_Problem to work on_
Please copy the lines below exactly, from the first one through the line showing "CENTRE_Z = sqrt(BALL_R**2 - PATCH_R**2)".

_Data shown_

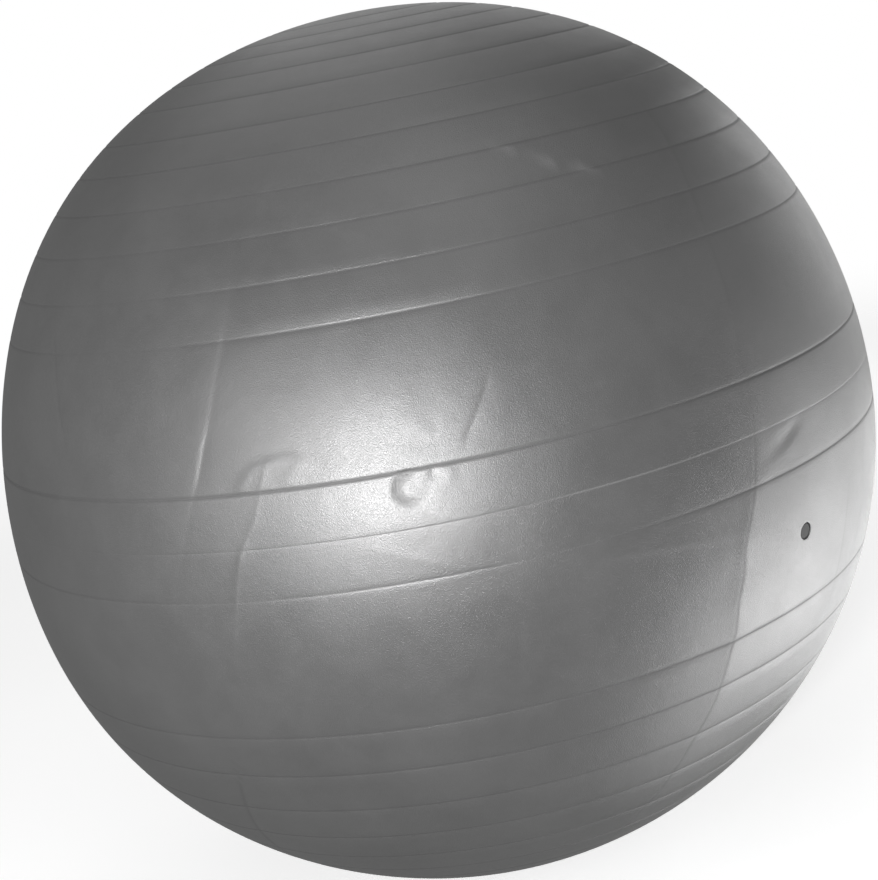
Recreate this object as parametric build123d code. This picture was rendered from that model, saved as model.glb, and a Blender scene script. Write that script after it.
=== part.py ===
from build123d import *
import os
from math import acos, asin, cos, degrees, pi, radians, sin, sqrt

# ---------------------------------------------------------------------------
# Inflatable exercise ball, 65 cm. Millimetres, +Z up.
# Origin: centre of the small flat patch on which the inflated ball rests.
# +Z runs through both poles of the mould, so the grip grooves are circles
# round Z. The air valve faces -Y, a little below mid height.
#
# Pieces: ball_shell (rotomoulded vinyl skin, one hollow piece),
#         valve_seat (flanged vinyl grommet welded inside the skin),
#         valve_plug (push-in air plug, pulled straight out along its axis).
# ---------------------------------------------------------------------------

# Skin
BALL_R = 325.0            # outer radius when inflated
WALL = 0.85               # skin thickness
PATCH_R = 28.0            # radius of the flat resting patch
CENTRE_Z = sqrt(BALL_R**2 - PATCH_R**2)

# Recessed circles, as latitudes from the centre of the inflated ball. The
# lower half of the skin has stretched a little more than the upper one, so
# the mould's parting line stands above mid height and the lower grooves lie
# further apart than the upper ones.
PARTING_LAT = 4.14
BAND_LATS = [10.04, -1.46]                      # wider pair beside the parting line
UPPER_LATS = [26.3, 31.9, 37.6, 43.1, 48.5, 53.6, 59.5, 64.6, 69.5, 74.0, 79.0]
LOWER_LATS = [-18.8, -24.9, -31.4, -37.7, -43.8, -49.7, -55.6, -61.4, -67.1, -72.7, -78.3]

# Groove sections: (width at the surface, width of the floor, depth)
GRIP_GROOVE = (3.2, 0.9, 0.42)
BAND_GROOVE = (4.0, 1.2, 0.55)
PARTING_GROOVE = (1.0, 0.3, 0.14)

# Valve
VALVE_LAT = -9.33         # latitude of the valve axis, on the -Y meridian
HOLE_R = 5.6              # hole in the skin, which rings the plug's head
FLANGE_R = 18.0           # seat flange, welded to the inside of the skin
FLANGE_T = 2.4
FLANGE_EDGE = 0.6         # the flange thins to this at its rim
SEAT_BARREL_R = 7.6
SEAT_DEPTH = 24.0         # from the ball's surface to the inner end of the seat
BORE_R = 4.0              # air passage
BORE_MOUTH_R = 4.6        # lead-in at the inner end
RECESS_DEPTH = 2.2        # from the ball's surface to the shelf under the head

HEAD_R = 5.3
HEAD_TOP = 0.5            # the head's top lies this far below the surface
HEAD_UNDER = 2.12         # underside of the head, below the surface
STEM_R = 3.45
RIB_R = 3.95              # sealing ribs, 0.05 mm clear of the bore all round
RIBS = [6.0, 10.4, 14.8]  # middle of each rib, below the surface
RIB_LAND = 0.5            # half of the flat top of a rib
RIB_FOOT = 1.15           # half of a rib at the stem
STEM_END = 19.0
NOSE_END = 23.4
NOSE_R = 2.1


def on_circle(radius, lat):
    return (radius * cos(radians(lat)), CENTRE_Z + radius * sin(radians(lat)))


def skin_line(offset):
    """Points and edges of one surface of the skin in the half plane, from the top pole to the patch's rim."""
    radius = BALL_R - offset
    grooves = [(lat, GRIP_GROOVE) for lat in UPPER_LATS + LOWER_LATS]
    grooves += [(lat, BAND_GROOVE) for lat in BAND_LATS]
    grooves += [(PARTING_LAT, PARTING_GROOVE)]
    grooves.sort(key=lambda g: -g[0])
    edges = []
    at = 90.0
    for lat, (width, floor, depth) in grooves:
        half = degrees(width / 2 / BALL_R)
        flat = degrees(floor / 2 / BALL_R)
        start, end = lat + half, lat - half
        middle = (at + start) / 2
        edges.append(ThreePointArc(on_circle(radius, at), on_circle(radius, middle), on_circle(radius, start)))
        edges.append(Line(on_circle(radius, start), on_circle(radius - depth, lat + flat)))
        edges.append(
            ThreePointArc(
                on_circle(radius - depth, lat + flat),
                on_circle(radius - depth, lat),
                on_circle(radius - depth, lat - flat),
            )
        )
        edges.append(Line(on_circle(radius - depth, lat - flat), on_circle(radius, end)))
        at = end
    # down to the rim of the flat patch, whose inner face is one wall higher
    rim = -degrees(asin((CENTRE_Z - offset) / radius))
    edges.append(ThreePointArc(on_circle(radius, at), on_circle(radius, (at + rim) / 2), on_circle(radius, rim)))
    edges.append(Line(on_circle(radius, rim), (0, offset)))
    return edges


def body_of(offset):
    """The solid inside one surface of the skin."""
    edges = skin_line(offset)
    edges.append(Line((0, offset), (0, CENTRE_Z + BALL_R - offset)))
    face = make_face(Wire(edges))
    # the half plane is drawn in X and Y, and stands up to X and Z
    return revolve(Rot(90, 0, 0) * face, Axis.Z, 360)


def turned(points):
    """A body of revolution about +Z from (radius, height) points."""
    face = make_face(Polyline(*points, close=True))
    return revolve(Rot(90, 0, 0) * face, Axis.Z, 360)


# The valve's own frame: origin on the ball's surface, +Z outward.
outward = Vector(0, -cos(radians(VALVE_LAT)), sin(radians(VALVE_LAT)))
centre = Vector(0, 0, CENTRE_Z)
valve = Location(Plane(origin=centre + outward * BALL_R, x_dir=(1, 0, 0), z_dir=outward))

# --- skin -------------------------------------------------------------------
hole = valve * Cylinder(HOLE_R, 30)
ball_shell = body_of(0) - body_of(WALL) - hole

# --- seat -------------------------------------------------------------------
# The flange's outer face follows the inside of the skin, 0.02 mm clear of it,
# which stands for the weld line.
inner_r = BALL_R - WALL - 0.02
seat_blank = turned(
    [
        (0, 0),
        (FLANGE_R, 0),
        (FLANGE_R, -WALL - FLANGE_EDGE - 0.5),
        (SEAT_BARREL_R + 2.0, -WALL - FLANGE_T),
        (SEAT_BARREL_R, -WALL - FLANGE_T - 1.6),
        (SEAT_BARREL_R - 0.7, -SEAT_DEPTH + 0.6),
        (SEAT_BARREL_R - 1.3, -SEAT_DEPTH),
        (0, -SEAT_DEPTH),
    ]
)
seat_way = turned(
    [
        (0, 1),
        (HOLE_R, 1),
        (HOLE_R, -RECESS_DEPTH),
        (BORE_R + 0.4, -RECESS_DEPTH),
        (BORE_R, -RECESS_DEPTH - 0.5),
        (BORE_R, -SEAT_DEPTH + 1.2),
        (BORE_MOUTH_R, -SEAT_DEPTH + 0.3),
        (BORE_MOUTH_R, -SEAT_DEPTH - 1),
        (0, -SEAT_DEPTH - 1),
    ]
)
inside = Pos(0, 0, CENTRE_Z) * Sphere(inner_r)
valve_seat = (valve * (seat_blank - seat_way)) & inside

# --- plug -------------------------------------------------------------------
profile = [
    (0, -HEAD_TOP),
    (HEAD_R - 1.4, -HEAD_TOP),
    (HEAD_R - 0.8, -HEAD_TOP - 0.06),
    (HEAD_R - 0.35, -HEAD_TOP - 0.22),
    (HEAD_R - 0.1, -HEAD_TOP - 0.45),
    (HEAD_R, -HEAD_TOP - 0.75),
    (HEAD_R, -HEAD_UNDER + 0.25),
    (HEAD_R - 0.3, -HEAD_UNDER),
    (STEM_R + 0.35, -HEAD_UNDER),
    (STEM_R, -HEAD_UNDER - 0.5),
]
for rib in RIBS:
    profile += [
        (STEM_R, -rib + RIB_FOOT),
        (RIB_R, -rib + RIB_LAND),
        (RIB_R, -rib - RIB_LAND),
        (STEM_R, -rib - RIB_FOOT),
    ]
profile += [(STEM_R, -STEM_END), (NOSE_R, -NOSE_END + 0.5), (NOSE_R - 0.5, -NOSE_END), (0, -NOSE_END)]
valve_plug = valve * turned(profile)

# --- write ------------------------------------------------------------------
os.makedirs("parts", exist_ok=True)
for name, shape in (
    ("ball_shell", ball_shell),
    ("valve_seat", valve_seat),
    ("valve_plug", valve_plug),
):
    shape.label = name
    export_step(shape, f"parts/{name}.step")
    print(name, "solids", len(shape.solids()), "volume mm3", round(shape.volume, 1))
print("centre height", round(CENTRE_Z, 3), "valve axis", [round(c, 5) for c in outward])
print("valve surface point", [round(c, 3) for c in (centre + outward * BALL_R)])
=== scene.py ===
import math
import bpy
import numpy as np
from mathutils import Matrix, Vector


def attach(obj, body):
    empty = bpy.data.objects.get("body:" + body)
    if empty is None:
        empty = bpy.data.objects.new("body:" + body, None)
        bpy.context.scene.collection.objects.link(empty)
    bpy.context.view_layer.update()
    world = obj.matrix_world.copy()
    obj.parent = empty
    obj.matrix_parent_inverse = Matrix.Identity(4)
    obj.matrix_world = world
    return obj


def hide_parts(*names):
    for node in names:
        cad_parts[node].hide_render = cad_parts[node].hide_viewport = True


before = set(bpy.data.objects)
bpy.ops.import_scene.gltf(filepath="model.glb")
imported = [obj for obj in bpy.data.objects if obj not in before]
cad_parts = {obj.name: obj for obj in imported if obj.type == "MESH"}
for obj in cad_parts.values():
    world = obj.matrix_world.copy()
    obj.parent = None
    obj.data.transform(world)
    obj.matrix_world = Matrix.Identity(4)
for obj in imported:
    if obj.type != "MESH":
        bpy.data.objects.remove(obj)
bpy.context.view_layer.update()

# ---------------------------------------------------------------------------
# The ball as the CAD has it, in millimetres and degrees
# ---------------------------------------------------------------------------
BALL_R = 325.0
PATCH_R = 28.0
CENTRE_Z = math.sqrt(BALL_R ** 2 - PATCH_R ** 2)
WALL = 0.85
UPPER = [26.3, 31.9, 37.6, 43.1, 48.5, 53.6, 59.5, 64.6, 69.5, 74.0, 79.0]
LOWER = [-18.8, -24.9, -31.4, -37.7, -43.8, -49.7, -55.6, -61.4, -67.1, -72.7, -78.3]
BAND = [10.04, -1.46]
PARTING = 4.14
VALVE_LAT = -9.33
VALVE_LON = 43.08      # longitudes are counted from the camera's meridian
HOLE_R = 5.6
MM = math.radians(1) * BALL_R      # millimetres in a degree of arc
MERGE = 66.0           # nearer to a pole than this, every second column ends


def direction(lat, lon):
    """Unit vectors from the ball's centre; the valve faces -Y."""
    la, fi = np.radians(lat), np.radians(np.asarray(lon) - VALVE_LON)
    return np.stack([np.cos(la) * np.sin(fi), -np.cos(la) * np.cos(fi), np.sin(la) * np.ones_like(fi)], -1)


# ---------------------------------------------------------------------------
# Camera: 4 radii from the ball's centre, rolled so that the poles lean left
# ---------------------------------------------------------------------------
DIST, TILT, ROLL = 4.0, math.radians(12.64), math.radians(11.15)
axis = np.array([-math.sin(ROLL) * math.cos(TILT), math.cos(ROLL) * math.cos(TILT), math.sin(TILT)])
u_cam = np.array([0, 0, 1.0]) - axis * axis[2]
u_cam /= np.linalg.norm(u_cam)
v_cam = np.cross(axis, u_cam)
u_w, v_w, z_w = direction(0, 0), direction(0, 90), np.array([0, 0, 1.0])
# columns: the camera's x, y and z axes in the row frame
CAM = np.stack([u_cam[k] * u_w + v_cam[k] * v_w + axis[k] * z_w for k in range(3)], 1)
CENTRE = np.array([0, 0, CENTRE_Z]) / 1000
R_M = BALL_R / 1000


def from_camera_frame(p):
    """A point given in camera axes, in ball radii from the ball's centre, as metres in the row frame."""
    return CENTRE + CAM @ np.asarray(p, float) * R_M


cam_data = bpy.data.cameras.new("camera")
cam = bpy.data.objects.new("camera", cam_data)
bpy.context.scene.collection.objects.link(cam)
cam_pos = from_camera_frame((0, 0, DIST))
m = Matrix.Identity(4)
for r in range(3):
    for k in range(3):
        m[r][k] = CAM[r, k]
    m[r][3] = cam_pos[r]
cam.matrix_world = m
cam_data.sensor_width = 36
FOCAL_PX = 439.26 * math.sqrt(DIST ** 2 - 1)
cam_data.lens = FOCAL_PX * 36 / 880
cam_data.shift_x = (439.0 - 437.2) / 880
cam_data.shift_y = -(440.0 - 439.3) / 880
cam_data.clip_start, cam_data.clip_end = 0.05, 100
bpy.context.scene.camera = cam

# ---------------------------------------------------------------------------
# Shape of the inflated skin: how far each point stands out of the true
# sphere, in millimetres, from its latitude and longitude in degrees
# ---------------------------------------------------------------------------
rng = np.random.default_rng(20417)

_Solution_
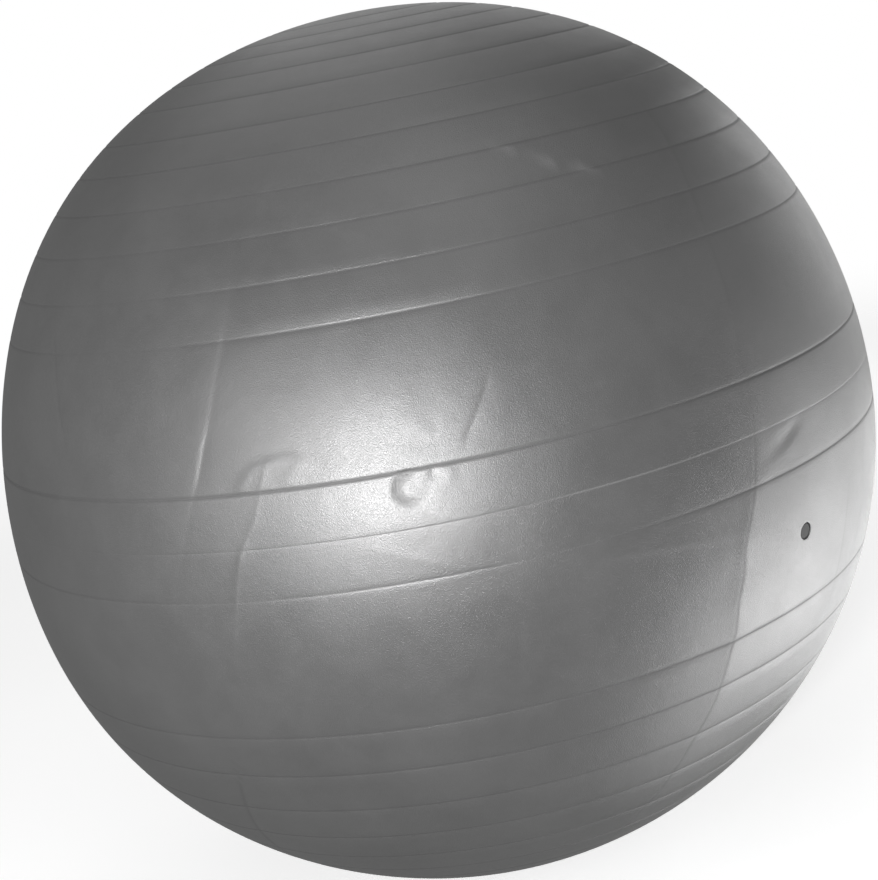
Recreate this object as parametric build123d code. This picture was rendered from that model, saved as model.glb, and a Blender scene script. Write that script after it.
=== part.py ===
from build123d import *
import os
from math import acos, asin, cos, degrees, pi, radians, sin, sqrt

# ---------------------------------------------------------------------------
# Inflatable exercise ball, 65 cm. Millimetres, +Z up.
# Origin: centre of the small flat patch on which the inflated ball rests.
# +Z runs through both poles of the mould, so the grip grooves are circles
# round Z. The air valve faces -Y, a little below mid height.
#
# Pieces: ball_shell (rotomoulded vinyl skin, one hollow piece),
#         valve_seat (flanged vinyl grommet welded inside the skin),
#         valve_plug (push-in air plug, pulled straight out along its axis).
# ---------------------------------------------------------------------------

# Skin
BALL_R = 325.0            # outer radius when inflated
WALL = 0.85               # skin thickness
PATCH_R = 28.0            # radius of the flat resting patch
CENTRE_Z = sqrt(BALL_R**2 - PATCH_R**2)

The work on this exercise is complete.